Proceedings were transferred permanently back to the Palazzo del Cinema on the Lido in 1949, and the Golden Lion of St. Mark introduced for best film.
During the Fifties the Festival experienced a period of international expansion, with the affirmation of new types of film (Japanese, Indian), and the arrival of leading directors and film stars. The Festival director’s chair was occupied by Antonio Petrucci (from 1949 to 1953), Ottavio Croze (1954 and 1955), Floris Ammannati (from 1956 to 1959) and Emilio Lonero in 1960.
Over the years the Festival has had a noteworthy influence on the history of world cinema. Japanese cinema has become well known in the West mostly thanks to the Golden Lion awarded to Akira Kurosawa’s Rashômon in 1951, and successively through the Silver Lions won by Ugetsu Monogatari (1953) and Sanshô Dayû (1954) by Kenji Mizoguchi, not to mention the presence of films such as Biruma no Tategoto (1956) by Kon Ichikawa. It was the same case for Indian film, Golden Lion in 1957 to Satyajit Ray’s Aparajito. Eastern European cinema was brought to world attention partly through the Grand Prix awarded to the film Siréna (1947) by Karel Stekly (Czechoslovakia), and later thanks to the presence of emerging filmmakers such as Andrzey Waida (Popiól i diament, 1959).
After the first neo-realist films were shown at the Festival (Paisà by Roberto Rossellini and Il sole sorge ancora by Aldo Vergano in 1946, La terra trema by Luchino Visconti in 1948), a number of foremost Italian figures were recognised as leading talents in the ’50s and ’60s: Fellini, Antonioni, Rosi, Olmi, Bertolucci, Pasolini, Vancini, De Seta, and Zurlini. The fact that Luchino Visconti did not receive the Golden Lion for Senso in 1954 nor for Rocco e i suoi fratelli in 1960 led to heated debate. Visconti was to be awarded the top prize in 1964 for Vaghe stelle dell’Orsa.
French cinema marked decisive steps in the Festival history, with the presence of directors such as Jean Renoir (The Southerner, 1946), Henri-Georges Clouzot (Manon, 1949), Robert Bresson (Journal d’un curé de campagne, 1951), Marcel Carnè (Theresa Raquin, 1953), Louis Malle (Les amants, 1958), Alain Resnais (L’année dernière à Marienbad, 1961) and Jean-Luc Godard (Vivre sa vie, 1962; La chinoise, 1967).

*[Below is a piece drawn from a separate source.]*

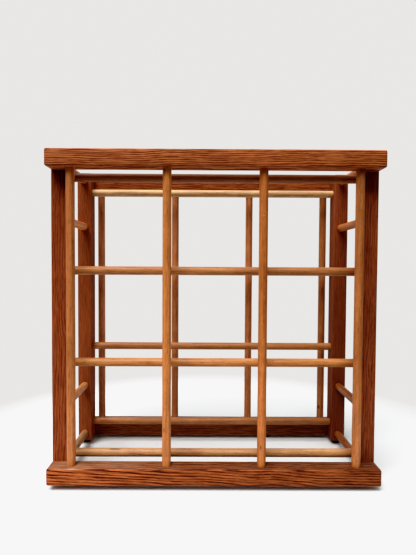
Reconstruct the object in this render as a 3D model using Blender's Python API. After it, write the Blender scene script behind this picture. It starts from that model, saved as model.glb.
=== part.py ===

Great figures in world cinema received awards with significant works: Carl Theodor Dreyer (Ordet, 1955), emergent Andrej Tarkovskj (Ivan’s Childhood, Golden Lion in 1962), Luis Buñuel (Belle de jour, 1967), Ingmar Bergman (The Face/The Magician, 1959), who had first come to the Lido in 1948 as an unknown figure with Musik i mörker.